==== EXERCISE INPUTS ====

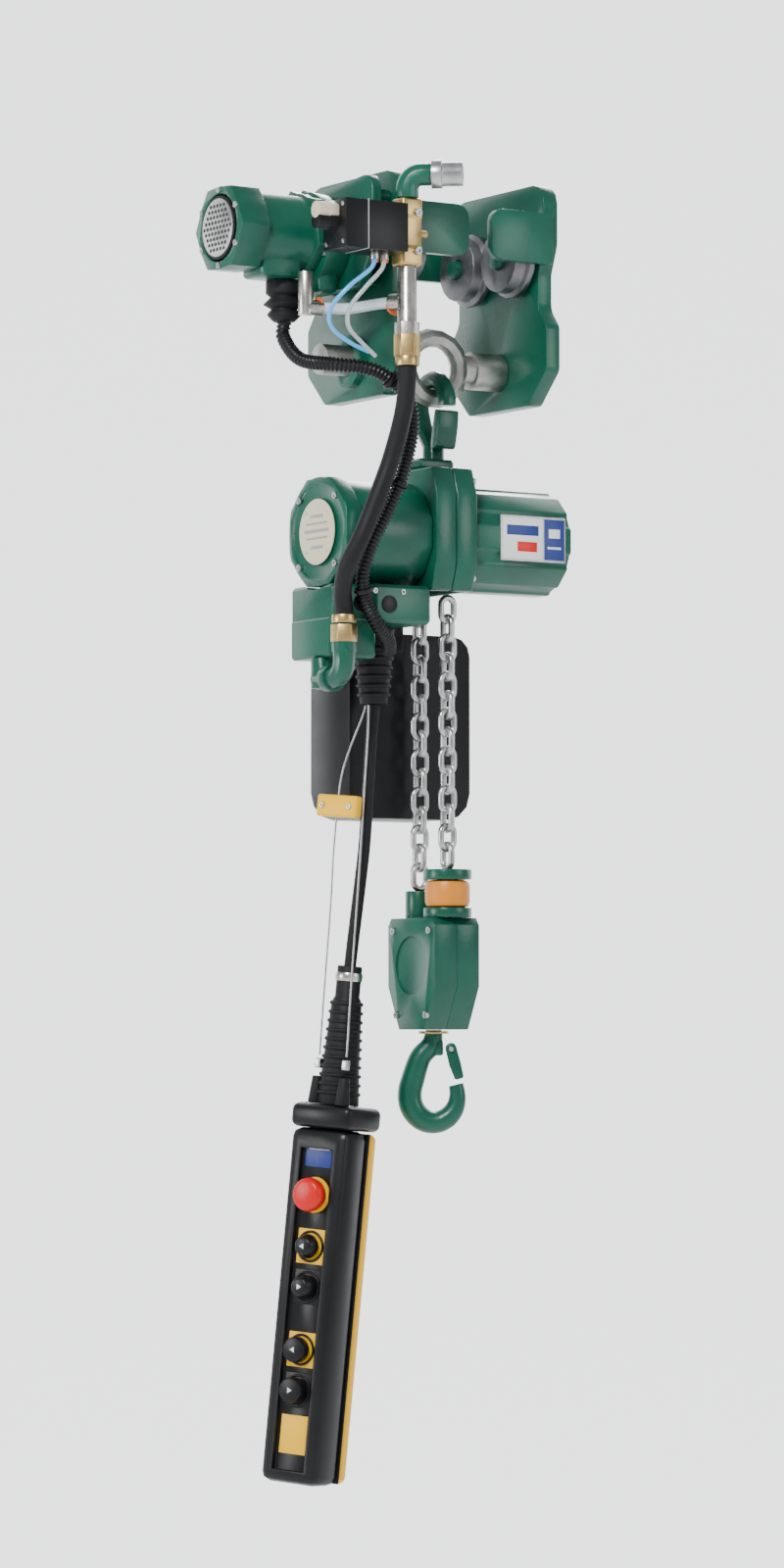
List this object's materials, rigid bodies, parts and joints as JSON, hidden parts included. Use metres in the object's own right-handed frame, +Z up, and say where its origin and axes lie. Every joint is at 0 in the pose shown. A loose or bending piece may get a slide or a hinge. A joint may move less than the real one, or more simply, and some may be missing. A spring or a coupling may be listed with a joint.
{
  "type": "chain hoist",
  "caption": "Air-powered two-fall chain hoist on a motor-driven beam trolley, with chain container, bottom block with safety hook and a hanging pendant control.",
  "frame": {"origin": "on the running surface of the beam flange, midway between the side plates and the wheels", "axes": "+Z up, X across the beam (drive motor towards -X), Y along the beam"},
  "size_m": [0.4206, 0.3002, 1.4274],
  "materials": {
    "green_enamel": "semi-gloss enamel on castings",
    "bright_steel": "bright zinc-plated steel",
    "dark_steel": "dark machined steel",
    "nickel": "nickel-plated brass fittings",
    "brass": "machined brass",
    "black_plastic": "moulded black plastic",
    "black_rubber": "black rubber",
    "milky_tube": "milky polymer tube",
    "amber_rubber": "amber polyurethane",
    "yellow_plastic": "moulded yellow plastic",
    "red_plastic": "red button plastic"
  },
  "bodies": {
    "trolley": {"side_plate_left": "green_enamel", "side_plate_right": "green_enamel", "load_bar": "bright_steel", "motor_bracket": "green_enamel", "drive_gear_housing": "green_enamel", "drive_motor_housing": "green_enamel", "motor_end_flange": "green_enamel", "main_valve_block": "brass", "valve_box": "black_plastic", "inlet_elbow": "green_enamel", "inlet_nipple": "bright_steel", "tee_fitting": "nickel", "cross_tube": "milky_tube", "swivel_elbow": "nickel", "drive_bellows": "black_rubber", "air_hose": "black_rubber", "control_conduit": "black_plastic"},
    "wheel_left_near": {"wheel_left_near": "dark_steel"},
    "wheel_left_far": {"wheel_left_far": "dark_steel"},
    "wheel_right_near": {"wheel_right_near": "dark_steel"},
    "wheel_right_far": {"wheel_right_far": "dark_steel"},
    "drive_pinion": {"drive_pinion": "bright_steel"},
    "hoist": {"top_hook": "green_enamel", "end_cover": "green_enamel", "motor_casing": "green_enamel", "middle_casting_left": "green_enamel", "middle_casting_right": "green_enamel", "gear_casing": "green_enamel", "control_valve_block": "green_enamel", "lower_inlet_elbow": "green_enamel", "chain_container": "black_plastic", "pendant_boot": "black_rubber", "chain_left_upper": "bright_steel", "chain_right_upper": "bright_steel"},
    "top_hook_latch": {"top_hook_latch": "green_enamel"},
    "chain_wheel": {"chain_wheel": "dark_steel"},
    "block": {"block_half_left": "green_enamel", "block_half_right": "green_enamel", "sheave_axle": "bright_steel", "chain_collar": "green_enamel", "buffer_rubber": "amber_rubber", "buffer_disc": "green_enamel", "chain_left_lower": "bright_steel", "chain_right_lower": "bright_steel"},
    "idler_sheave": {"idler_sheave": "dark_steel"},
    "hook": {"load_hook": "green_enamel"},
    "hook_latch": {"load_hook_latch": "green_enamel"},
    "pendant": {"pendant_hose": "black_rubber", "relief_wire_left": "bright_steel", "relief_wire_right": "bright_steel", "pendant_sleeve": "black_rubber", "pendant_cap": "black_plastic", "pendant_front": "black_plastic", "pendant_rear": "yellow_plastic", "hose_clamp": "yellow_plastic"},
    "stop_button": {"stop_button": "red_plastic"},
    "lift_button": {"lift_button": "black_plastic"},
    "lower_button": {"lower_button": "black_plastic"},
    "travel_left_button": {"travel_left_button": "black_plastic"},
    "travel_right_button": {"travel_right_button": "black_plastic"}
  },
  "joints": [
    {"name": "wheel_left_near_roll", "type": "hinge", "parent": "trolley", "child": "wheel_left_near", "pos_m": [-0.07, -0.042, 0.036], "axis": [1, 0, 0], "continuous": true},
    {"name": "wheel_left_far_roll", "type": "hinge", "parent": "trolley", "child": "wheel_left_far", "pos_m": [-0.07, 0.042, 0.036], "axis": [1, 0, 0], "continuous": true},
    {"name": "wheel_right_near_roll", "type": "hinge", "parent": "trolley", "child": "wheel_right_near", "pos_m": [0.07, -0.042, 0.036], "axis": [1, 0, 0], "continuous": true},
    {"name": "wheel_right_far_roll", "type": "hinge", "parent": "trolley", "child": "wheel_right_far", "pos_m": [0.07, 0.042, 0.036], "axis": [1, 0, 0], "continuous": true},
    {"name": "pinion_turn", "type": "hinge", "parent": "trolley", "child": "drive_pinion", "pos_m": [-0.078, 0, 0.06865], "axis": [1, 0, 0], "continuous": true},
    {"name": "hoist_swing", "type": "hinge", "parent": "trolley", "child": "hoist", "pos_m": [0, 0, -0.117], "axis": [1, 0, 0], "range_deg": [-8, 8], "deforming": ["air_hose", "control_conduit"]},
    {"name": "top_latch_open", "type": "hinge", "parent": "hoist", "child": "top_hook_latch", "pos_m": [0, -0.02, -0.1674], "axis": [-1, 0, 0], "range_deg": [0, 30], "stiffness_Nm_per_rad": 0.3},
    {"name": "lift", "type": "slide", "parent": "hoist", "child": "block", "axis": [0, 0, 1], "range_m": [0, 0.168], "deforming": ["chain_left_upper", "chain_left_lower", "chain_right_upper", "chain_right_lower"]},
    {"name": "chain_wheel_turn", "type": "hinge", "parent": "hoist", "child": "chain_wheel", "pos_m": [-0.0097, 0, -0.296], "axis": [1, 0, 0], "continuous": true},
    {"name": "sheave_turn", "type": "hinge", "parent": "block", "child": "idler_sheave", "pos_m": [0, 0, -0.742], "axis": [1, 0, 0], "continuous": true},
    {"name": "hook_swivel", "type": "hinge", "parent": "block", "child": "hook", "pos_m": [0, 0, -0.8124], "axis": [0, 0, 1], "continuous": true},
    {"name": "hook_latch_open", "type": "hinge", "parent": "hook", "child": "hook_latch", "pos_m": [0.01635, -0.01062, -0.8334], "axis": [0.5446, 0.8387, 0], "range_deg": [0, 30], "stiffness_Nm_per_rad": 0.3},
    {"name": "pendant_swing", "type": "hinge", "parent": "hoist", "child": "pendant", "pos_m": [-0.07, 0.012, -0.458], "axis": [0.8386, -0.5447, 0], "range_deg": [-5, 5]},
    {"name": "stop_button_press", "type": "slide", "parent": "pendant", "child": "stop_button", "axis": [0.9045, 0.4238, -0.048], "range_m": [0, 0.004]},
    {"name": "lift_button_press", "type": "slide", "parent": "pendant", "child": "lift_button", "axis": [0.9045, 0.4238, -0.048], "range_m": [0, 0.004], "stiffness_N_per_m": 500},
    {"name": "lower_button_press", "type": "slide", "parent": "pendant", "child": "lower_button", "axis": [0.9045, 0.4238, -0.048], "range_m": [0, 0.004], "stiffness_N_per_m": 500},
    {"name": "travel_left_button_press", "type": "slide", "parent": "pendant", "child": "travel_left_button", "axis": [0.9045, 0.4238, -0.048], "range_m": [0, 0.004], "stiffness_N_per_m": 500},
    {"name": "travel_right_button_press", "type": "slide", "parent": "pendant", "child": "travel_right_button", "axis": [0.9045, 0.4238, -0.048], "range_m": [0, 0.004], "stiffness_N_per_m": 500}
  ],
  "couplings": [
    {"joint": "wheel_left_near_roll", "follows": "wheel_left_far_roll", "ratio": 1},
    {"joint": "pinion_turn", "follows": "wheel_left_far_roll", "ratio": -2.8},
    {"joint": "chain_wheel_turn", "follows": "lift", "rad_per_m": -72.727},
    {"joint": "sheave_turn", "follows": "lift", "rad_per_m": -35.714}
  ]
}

====
==== EXERCISE INPUTS ====

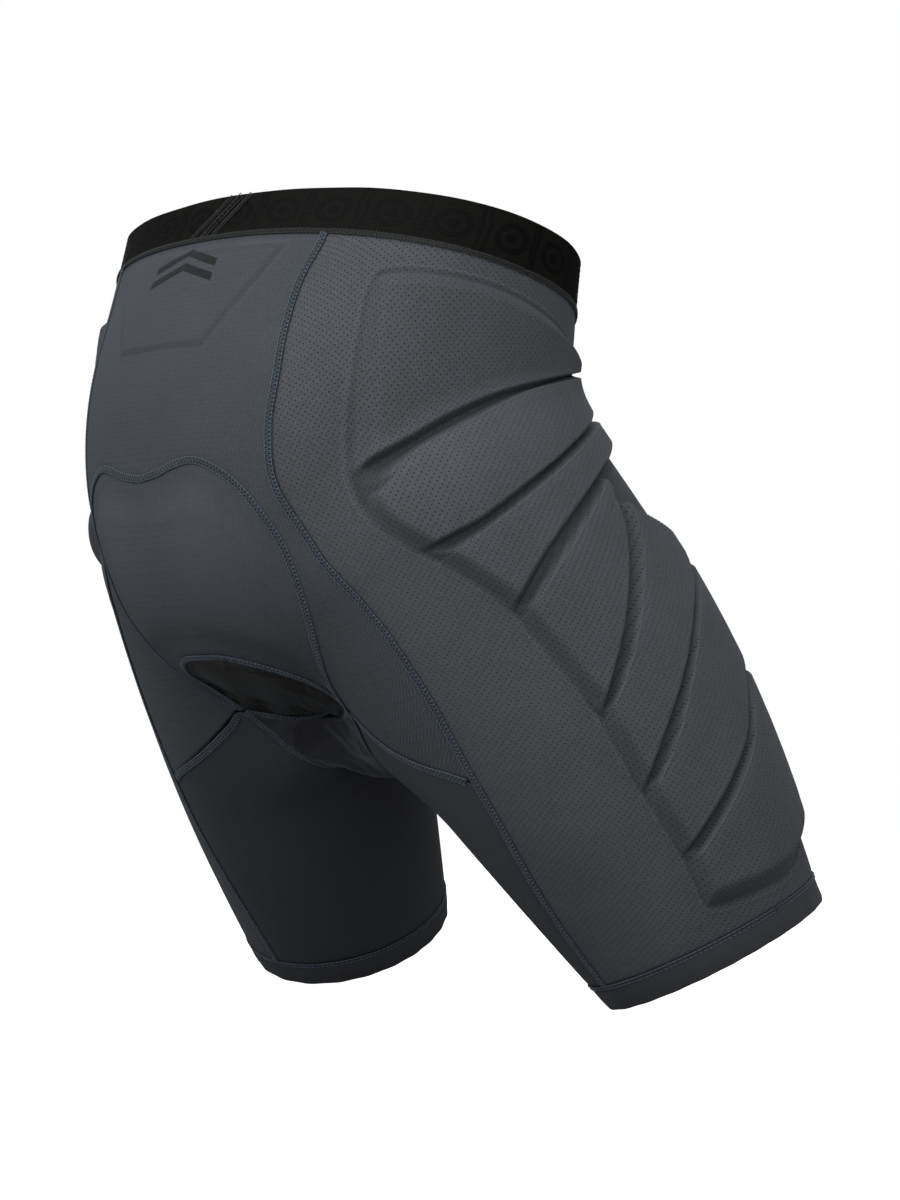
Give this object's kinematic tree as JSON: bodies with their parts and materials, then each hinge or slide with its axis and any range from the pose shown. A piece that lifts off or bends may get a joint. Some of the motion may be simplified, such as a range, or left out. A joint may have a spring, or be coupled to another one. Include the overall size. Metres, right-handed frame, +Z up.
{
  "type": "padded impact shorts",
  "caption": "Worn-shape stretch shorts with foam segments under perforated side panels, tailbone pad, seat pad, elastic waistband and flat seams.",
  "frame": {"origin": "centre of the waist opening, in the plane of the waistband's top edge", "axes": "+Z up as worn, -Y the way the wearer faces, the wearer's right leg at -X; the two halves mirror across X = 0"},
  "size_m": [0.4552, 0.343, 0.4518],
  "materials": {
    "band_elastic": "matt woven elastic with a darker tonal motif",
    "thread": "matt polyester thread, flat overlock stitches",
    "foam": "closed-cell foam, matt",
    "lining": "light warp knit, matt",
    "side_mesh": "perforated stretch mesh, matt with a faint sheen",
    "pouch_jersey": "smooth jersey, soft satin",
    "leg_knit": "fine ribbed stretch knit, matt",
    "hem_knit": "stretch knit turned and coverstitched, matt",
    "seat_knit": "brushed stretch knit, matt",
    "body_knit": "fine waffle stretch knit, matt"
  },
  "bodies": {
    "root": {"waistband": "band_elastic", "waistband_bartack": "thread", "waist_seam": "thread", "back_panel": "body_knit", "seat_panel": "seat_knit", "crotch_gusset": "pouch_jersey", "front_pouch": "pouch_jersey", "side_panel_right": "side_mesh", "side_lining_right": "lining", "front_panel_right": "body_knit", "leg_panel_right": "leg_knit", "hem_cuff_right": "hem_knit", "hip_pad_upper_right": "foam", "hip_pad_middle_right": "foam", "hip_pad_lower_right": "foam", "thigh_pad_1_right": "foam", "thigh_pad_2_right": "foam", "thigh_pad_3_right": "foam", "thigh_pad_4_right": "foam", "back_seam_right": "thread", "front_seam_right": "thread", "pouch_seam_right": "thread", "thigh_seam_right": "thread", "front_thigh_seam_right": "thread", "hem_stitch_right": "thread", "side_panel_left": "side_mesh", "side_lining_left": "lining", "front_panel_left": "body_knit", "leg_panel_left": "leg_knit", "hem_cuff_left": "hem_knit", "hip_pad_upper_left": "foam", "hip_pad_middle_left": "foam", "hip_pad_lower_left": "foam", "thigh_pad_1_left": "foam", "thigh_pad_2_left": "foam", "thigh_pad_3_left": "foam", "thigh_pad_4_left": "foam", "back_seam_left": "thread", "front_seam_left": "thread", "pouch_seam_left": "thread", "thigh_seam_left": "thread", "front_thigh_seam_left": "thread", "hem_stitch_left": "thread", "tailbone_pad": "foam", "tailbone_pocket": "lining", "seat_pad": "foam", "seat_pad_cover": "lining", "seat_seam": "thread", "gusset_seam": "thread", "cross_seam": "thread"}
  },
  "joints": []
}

====

* [TASK INSTRUCTIONS]:
Locate all lines in the listing above with the word "object" and copy them.

* [WRITTEN REPLY]:
List this object's materials, rigid bodies, parts and joints as JSON, hidden parts included. Use metres in the object's own right-handed frame, +Z up, and say where its origin and axes lie. Every joint is at 0 in the pose shown. A loose or bending piece may get a slide or a hinge. A joint may move less than the real one, or more simply, and some may be missing. A spring or a coupling may be listed with a joint.
Give this object's kinematic tree as JSON: bodies with their parts and materials, then each hinge or slide with its axis and any range from the pose shown. A piece that lifts off or bends may get a joint. Some of the motion may be simplified, such as a range, or left out. A joint may have a spring, or be coupled to another one. Include the overall size. Metres, right-handed frame, +Z up.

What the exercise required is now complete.